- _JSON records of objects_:
──────────

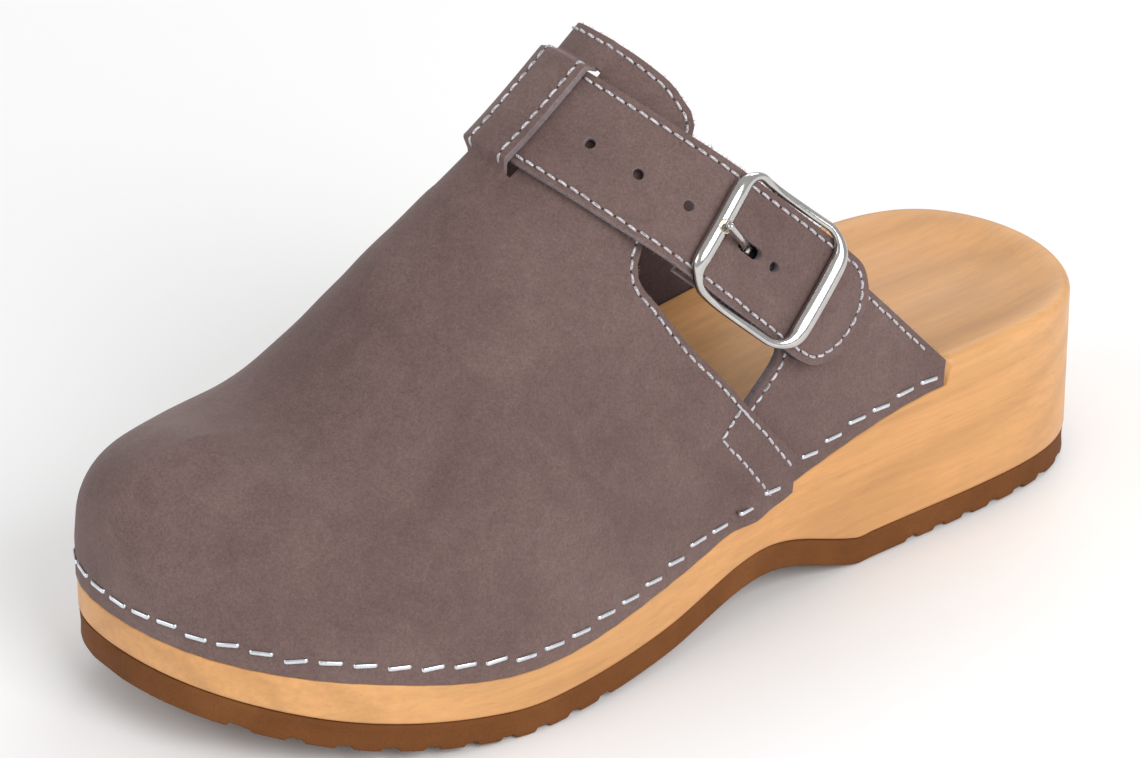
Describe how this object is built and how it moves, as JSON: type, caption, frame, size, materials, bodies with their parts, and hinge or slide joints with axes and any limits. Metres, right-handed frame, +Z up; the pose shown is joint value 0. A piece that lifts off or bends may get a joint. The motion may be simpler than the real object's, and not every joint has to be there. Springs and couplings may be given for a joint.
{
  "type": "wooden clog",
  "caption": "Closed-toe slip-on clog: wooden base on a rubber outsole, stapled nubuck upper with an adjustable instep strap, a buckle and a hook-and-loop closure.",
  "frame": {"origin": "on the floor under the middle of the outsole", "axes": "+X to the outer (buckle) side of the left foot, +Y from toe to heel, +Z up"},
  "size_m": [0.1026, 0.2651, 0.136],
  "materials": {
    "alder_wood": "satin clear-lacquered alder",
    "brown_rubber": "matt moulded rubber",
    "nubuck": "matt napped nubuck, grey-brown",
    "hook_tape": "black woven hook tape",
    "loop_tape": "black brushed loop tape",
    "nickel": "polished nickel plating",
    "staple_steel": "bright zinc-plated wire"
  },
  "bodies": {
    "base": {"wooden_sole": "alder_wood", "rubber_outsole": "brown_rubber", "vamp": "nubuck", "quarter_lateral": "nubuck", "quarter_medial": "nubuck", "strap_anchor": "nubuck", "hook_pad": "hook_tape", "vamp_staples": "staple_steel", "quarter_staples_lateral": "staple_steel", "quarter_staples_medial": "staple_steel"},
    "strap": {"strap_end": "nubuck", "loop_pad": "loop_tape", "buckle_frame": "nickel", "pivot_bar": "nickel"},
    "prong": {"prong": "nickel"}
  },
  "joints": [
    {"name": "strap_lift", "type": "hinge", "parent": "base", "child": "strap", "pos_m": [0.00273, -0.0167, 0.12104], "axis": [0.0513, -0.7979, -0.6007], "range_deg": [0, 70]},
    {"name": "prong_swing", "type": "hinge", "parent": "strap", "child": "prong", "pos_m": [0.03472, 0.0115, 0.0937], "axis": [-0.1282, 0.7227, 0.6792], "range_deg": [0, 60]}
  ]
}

──────────

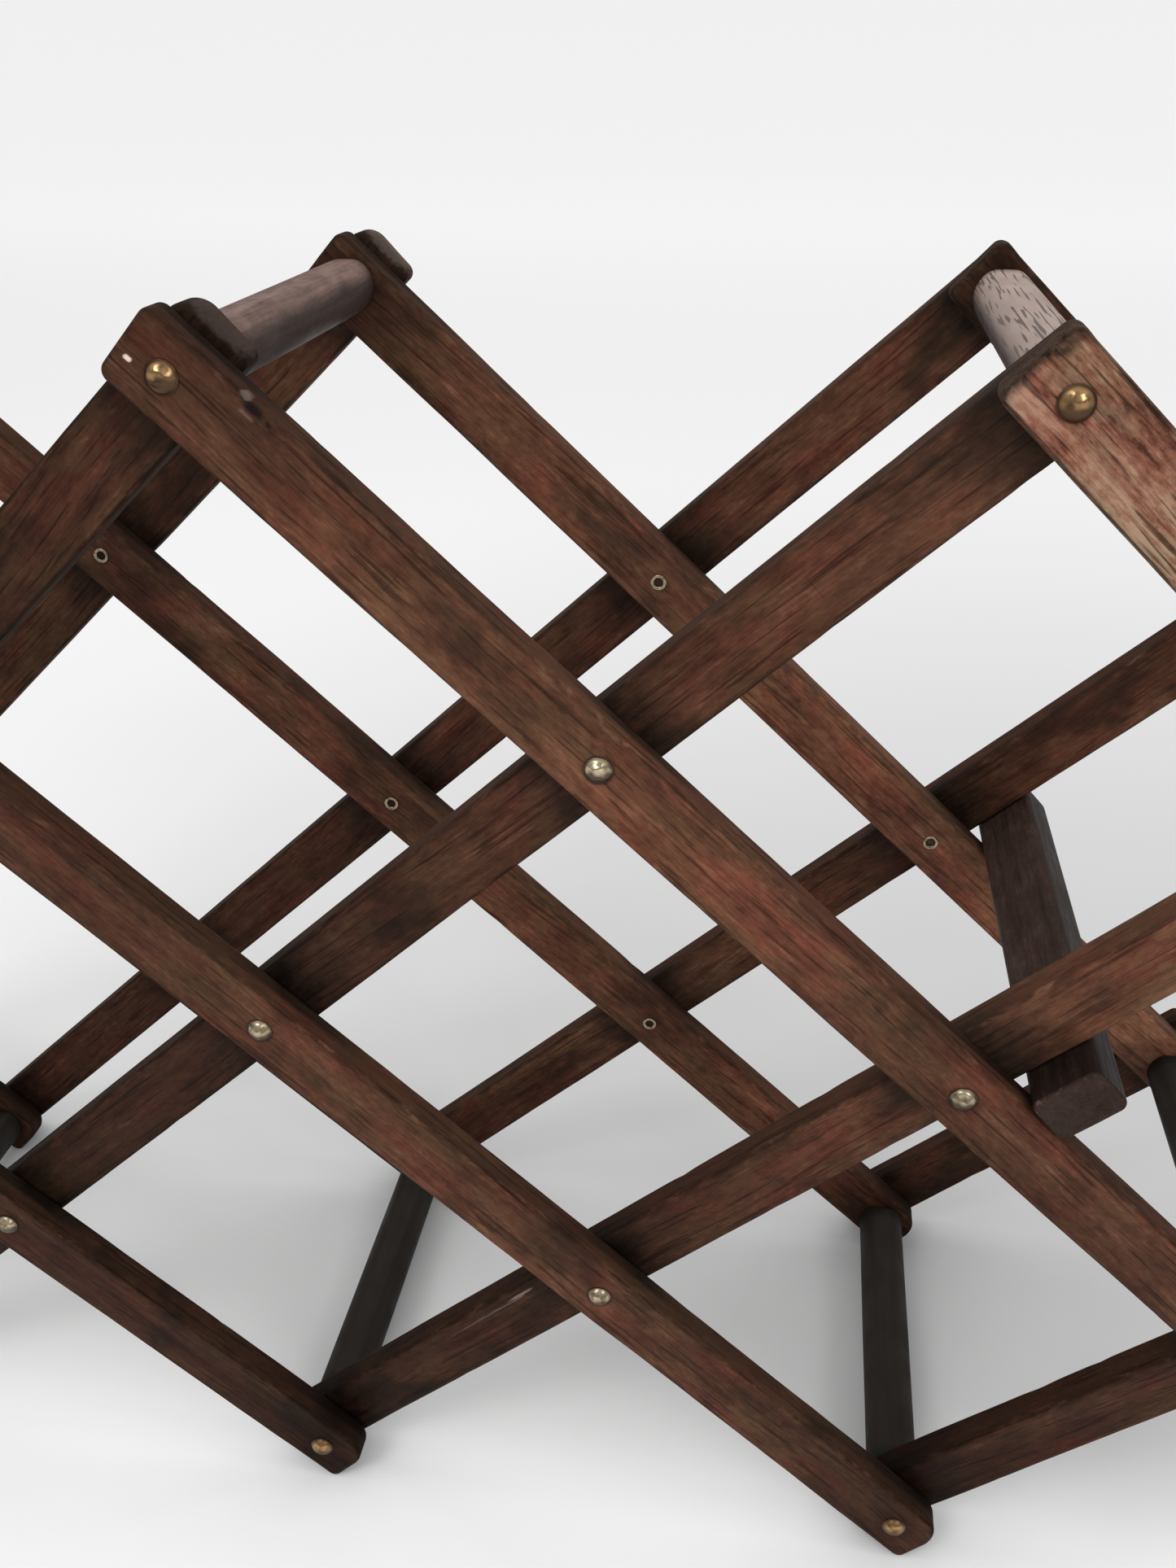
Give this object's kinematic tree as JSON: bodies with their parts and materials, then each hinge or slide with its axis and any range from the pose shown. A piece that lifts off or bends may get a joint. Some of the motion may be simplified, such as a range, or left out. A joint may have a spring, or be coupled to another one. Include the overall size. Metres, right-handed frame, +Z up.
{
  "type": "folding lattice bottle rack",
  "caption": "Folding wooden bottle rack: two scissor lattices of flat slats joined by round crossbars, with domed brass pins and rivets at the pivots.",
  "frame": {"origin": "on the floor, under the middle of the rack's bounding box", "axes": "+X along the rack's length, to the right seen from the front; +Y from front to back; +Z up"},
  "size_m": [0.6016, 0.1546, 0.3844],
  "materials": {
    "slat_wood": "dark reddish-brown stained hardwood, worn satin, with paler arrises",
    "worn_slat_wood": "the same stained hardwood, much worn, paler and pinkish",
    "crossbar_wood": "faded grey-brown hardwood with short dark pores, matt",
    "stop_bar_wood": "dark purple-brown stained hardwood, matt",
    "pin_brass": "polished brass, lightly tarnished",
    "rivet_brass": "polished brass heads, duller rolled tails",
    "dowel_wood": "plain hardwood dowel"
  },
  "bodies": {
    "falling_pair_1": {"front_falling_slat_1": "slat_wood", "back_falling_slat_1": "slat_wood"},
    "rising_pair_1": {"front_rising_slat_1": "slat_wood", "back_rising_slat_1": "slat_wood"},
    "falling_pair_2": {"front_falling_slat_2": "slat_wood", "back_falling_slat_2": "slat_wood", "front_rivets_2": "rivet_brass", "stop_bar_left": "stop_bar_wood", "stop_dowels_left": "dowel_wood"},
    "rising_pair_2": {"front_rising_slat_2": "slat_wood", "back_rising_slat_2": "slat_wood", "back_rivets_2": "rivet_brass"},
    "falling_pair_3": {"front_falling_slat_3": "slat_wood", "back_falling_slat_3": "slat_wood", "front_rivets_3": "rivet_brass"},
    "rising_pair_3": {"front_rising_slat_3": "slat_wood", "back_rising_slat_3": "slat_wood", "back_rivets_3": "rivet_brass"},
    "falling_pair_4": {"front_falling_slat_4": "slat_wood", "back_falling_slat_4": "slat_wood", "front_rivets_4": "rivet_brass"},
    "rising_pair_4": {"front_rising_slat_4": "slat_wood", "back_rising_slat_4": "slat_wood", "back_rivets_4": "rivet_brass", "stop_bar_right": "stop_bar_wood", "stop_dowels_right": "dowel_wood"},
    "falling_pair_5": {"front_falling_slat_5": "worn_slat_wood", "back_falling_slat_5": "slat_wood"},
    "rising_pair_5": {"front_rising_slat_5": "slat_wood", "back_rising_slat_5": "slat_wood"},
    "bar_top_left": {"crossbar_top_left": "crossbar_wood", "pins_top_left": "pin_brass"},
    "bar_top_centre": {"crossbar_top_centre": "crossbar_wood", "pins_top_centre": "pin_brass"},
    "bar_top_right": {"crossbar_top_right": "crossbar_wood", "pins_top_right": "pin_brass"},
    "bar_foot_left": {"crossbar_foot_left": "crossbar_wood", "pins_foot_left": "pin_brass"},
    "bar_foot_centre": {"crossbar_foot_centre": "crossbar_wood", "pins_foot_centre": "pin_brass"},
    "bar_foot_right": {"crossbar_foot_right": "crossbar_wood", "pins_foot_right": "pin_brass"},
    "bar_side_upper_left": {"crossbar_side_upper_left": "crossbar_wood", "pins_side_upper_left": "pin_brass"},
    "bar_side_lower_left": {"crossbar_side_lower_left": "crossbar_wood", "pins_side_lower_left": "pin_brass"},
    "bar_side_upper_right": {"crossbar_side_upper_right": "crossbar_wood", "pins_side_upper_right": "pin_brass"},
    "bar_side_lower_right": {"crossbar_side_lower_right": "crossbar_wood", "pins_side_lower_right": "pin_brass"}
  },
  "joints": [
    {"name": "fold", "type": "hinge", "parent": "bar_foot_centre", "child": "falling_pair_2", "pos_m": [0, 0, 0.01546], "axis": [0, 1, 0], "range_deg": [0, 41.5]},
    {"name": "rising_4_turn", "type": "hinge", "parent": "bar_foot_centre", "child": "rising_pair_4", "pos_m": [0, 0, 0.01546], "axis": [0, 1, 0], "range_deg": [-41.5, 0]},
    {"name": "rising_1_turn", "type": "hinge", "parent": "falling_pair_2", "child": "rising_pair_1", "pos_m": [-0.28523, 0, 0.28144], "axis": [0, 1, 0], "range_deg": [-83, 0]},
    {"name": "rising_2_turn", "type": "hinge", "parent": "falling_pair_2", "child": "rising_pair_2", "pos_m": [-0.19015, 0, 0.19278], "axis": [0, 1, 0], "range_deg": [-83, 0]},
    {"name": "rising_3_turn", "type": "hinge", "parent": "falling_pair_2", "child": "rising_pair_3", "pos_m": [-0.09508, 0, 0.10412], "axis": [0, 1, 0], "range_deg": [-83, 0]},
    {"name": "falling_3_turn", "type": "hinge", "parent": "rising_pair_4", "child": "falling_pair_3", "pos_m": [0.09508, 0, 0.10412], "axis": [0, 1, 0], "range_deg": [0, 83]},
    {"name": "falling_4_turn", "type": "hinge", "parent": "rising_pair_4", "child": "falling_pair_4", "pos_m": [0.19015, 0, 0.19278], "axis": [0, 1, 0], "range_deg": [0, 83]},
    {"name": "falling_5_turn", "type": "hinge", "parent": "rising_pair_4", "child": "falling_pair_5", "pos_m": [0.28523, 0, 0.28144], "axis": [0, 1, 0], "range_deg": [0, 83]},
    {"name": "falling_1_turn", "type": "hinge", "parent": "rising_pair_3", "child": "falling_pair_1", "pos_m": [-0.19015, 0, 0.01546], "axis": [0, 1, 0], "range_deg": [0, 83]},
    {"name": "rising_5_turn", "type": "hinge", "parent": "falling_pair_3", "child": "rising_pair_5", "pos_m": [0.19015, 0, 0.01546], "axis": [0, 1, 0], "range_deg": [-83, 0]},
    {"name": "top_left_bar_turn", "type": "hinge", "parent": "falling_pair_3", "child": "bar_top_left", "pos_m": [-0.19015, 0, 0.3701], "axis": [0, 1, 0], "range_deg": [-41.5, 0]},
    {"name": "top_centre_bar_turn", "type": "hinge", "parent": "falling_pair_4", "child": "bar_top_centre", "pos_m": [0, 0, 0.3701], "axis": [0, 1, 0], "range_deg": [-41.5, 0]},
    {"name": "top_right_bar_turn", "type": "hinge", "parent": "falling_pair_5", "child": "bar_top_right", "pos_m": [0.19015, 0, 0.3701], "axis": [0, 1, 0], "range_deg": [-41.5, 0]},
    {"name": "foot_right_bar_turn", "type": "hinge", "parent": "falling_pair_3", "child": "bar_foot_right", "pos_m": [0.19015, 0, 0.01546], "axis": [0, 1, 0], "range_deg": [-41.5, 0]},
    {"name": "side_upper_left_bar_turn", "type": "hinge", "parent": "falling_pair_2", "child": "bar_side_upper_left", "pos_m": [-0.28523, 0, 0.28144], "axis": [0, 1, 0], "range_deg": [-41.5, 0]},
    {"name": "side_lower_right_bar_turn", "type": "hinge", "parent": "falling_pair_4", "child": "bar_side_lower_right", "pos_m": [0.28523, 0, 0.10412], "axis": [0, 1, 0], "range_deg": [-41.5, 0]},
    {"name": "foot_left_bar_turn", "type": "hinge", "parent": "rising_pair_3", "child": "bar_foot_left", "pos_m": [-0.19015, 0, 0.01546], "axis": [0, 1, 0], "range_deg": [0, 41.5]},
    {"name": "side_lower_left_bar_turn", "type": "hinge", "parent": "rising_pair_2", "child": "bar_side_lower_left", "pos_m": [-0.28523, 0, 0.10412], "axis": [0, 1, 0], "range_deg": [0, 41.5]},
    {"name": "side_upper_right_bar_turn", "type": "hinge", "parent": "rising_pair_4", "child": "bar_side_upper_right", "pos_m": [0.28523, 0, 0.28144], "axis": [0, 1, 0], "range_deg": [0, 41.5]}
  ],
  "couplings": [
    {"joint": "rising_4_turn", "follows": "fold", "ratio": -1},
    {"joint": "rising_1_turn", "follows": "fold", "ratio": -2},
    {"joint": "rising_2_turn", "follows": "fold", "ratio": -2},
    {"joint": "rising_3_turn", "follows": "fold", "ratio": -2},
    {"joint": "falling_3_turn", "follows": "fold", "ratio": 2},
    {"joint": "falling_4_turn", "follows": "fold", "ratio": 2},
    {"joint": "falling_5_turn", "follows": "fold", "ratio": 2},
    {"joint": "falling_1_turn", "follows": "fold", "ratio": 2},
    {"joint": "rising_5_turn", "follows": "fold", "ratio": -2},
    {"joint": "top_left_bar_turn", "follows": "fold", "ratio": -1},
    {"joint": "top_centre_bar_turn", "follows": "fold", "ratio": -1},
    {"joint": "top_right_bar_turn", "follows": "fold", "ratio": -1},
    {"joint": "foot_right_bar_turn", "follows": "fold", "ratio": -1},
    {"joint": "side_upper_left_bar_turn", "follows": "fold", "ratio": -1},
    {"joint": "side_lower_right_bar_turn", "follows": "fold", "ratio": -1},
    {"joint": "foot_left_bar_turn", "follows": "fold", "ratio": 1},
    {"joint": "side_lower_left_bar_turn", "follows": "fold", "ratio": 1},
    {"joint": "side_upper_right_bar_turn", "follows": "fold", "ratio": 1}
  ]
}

──────────

- _Task to complete_:
Extract each line holding the string "handed".

- _Finished answer_:
Describe how this object is built and how it moves, as JSON: type, caption, frame, size, materials, bodies with their parts, and hinge or slide joints with axes and any limits. Metres, right-handed frame, +Z up; the pose shown is joint value 0. A piece that lifts off or bends may get a joint. The motion may be simpler than the real object's, and not every joint has to be there. Springs and couplings may be given for a joint.
Give this object's kinematic tree as JSON: bodies with their parts and materials, then each hinge or slide with its axis and any range from the pose shown. A piece that lifts off or bends may get a joint. Some of the motion may be simplified, such as a range, or left out. A joint may have a spring, or be coupled to another one. Include the overall size. Metres, right-handed frame, +Z up.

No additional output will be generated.